1 NEWS can reveal that the fire that destroyed around half of Lake Ohau village last month is one of the most expensive in New Zealand's history.
The big insurance bill has sparked warnings about where we should be building homes.
Nearly 50 luxury lakeside houses were wiped out as the fire ripped through.
Now the cost of damage has come in at nearly $35 million.
In comparison, the 2017 Port Hills blaze in Christchurch cost insurers $18 million and last year's Tasman fires was almost $4 million.
“It's absolutely huge”, Tim Grafton from the Insurance Council says.
“We had 150 house and contents claims, 24 car claims, and business claims as well, and a lot of houses, just total losses as well.”
Rural Fire Scientist Grant Pearce from Scion has been studying wildfire behaviour for almost 30 years and says he has never seen a fire quite like this.
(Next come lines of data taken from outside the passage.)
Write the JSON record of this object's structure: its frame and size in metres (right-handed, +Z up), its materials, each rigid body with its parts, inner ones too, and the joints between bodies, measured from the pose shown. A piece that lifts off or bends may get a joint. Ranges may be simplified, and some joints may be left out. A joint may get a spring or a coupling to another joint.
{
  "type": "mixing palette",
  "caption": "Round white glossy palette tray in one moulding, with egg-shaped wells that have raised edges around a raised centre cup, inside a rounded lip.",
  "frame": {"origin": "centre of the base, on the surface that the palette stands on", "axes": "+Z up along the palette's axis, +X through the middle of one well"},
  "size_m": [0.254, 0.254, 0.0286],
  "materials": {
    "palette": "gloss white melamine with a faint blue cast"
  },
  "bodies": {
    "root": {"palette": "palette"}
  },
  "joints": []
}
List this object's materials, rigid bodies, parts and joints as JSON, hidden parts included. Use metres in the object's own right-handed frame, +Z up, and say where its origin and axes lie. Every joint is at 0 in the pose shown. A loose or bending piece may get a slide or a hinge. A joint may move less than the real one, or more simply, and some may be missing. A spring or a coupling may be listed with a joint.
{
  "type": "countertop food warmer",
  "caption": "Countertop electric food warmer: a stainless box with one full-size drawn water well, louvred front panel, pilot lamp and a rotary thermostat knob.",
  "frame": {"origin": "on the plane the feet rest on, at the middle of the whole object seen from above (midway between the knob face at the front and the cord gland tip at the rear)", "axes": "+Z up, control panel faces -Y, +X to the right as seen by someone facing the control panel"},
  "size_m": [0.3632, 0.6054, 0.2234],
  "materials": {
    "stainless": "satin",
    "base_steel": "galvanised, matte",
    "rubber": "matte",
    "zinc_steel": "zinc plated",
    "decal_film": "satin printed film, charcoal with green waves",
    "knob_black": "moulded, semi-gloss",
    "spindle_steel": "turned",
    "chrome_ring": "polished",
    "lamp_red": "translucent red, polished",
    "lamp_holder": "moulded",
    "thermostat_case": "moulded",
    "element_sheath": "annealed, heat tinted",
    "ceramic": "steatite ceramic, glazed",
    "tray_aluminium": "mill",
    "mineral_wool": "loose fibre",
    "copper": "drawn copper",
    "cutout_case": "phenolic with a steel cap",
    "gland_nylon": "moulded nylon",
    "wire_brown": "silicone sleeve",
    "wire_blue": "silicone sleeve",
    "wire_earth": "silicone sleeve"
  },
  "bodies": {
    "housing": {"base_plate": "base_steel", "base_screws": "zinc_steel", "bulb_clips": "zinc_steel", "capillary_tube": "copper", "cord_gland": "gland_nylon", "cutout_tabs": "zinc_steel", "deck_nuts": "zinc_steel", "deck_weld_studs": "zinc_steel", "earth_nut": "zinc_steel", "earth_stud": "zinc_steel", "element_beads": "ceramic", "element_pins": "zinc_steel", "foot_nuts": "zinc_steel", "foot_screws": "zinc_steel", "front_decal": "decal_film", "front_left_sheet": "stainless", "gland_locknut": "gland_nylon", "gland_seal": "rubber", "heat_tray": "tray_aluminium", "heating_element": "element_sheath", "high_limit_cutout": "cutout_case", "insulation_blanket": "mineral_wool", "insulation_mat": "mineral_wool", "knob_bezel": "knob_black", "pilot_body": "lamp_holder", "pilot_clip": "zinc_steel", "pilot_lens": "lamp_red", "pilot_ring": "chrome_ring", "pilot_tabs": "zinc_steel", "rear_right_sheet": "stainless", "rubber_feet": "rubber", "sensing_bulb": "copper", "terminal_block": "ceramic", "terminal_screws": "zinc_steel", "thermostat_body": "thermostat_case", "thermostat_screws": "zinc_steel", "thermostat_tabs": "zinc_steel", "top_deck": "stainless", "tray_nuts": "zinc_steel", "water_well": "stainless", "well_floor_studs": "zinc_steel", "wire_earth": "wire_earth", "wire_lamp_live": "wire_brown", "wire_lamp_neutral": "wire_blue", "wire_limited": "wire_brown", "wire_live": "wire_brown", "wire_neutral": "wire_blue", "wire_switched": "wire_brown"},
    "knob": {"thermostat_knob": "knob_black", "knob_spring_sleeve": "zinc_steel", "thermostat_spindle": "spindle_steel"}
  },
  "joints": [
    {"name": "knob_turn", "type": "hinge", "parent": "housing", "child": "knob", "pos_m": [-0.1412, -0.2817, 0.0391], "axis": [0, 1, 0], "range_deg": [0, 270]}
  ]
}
“It would be the most severe wildfire in terms of its impacts that I've been involved in over that time… probably on a scale of that we haven't seen in New Zealand for almost a century.”
Pearce says, “most of the homes are relatively new, so 20 years old or less so in terms of their construction we would think they would probably do reasonably well in a wildfire compared to ones with older properties but that wasn't the case.”
He is concerned about the frequency of the wildfires in New Zealand and says we need to rethink consents and focus heavily on preparedness.
“Through better planning processes so improved risk assessments around where wildfires will increase in future and… building controls on whether housing is built in those areas at all,” he says.
Fire and Emergency NZ told 1 NEWS the investigation into the cause of the Lake Ohau blaze is ongoing.
While many Kiwis will be relaxing this summer, authorities are urging people to have fire preparedness front of mind, especially with a La Nina weather pattern due.
That includes keeping gutters cleared, lawns cut low and having a clear zone around your home.
Lewis Ferris from MetService says “prolonged periods of heat and dry is what is going to bring about these fiery… People are going to have to take extra care, even with doing their housework. Mowing the lawns could start a fire in ultra-dry conditions."
Here are some more helpful fire safety tips from Fire and Emergency:
• don’t store flammable material under or against your house or deck – i.e. outdoor furniture covers or firewood.
• have a non-flammable doormat.
• keep gutters clean and areas that collect debris free over summer months so embers can't enter.
• use stone, cement, tiles and green grass to create a 'clear zone' around your house so surface fires can’t reach your house.
• keep lawns watered and green during the summer months.
• remove all trees, long grass, shrubs and logs branches, twigs and needles within 10 meters of your house, as they are fuel for fire.
• make sure your driveway is wide enough to accommodate emergency vehicles (at least 4 x 4 meters).
• ensure your house number is easy for emergency services to find.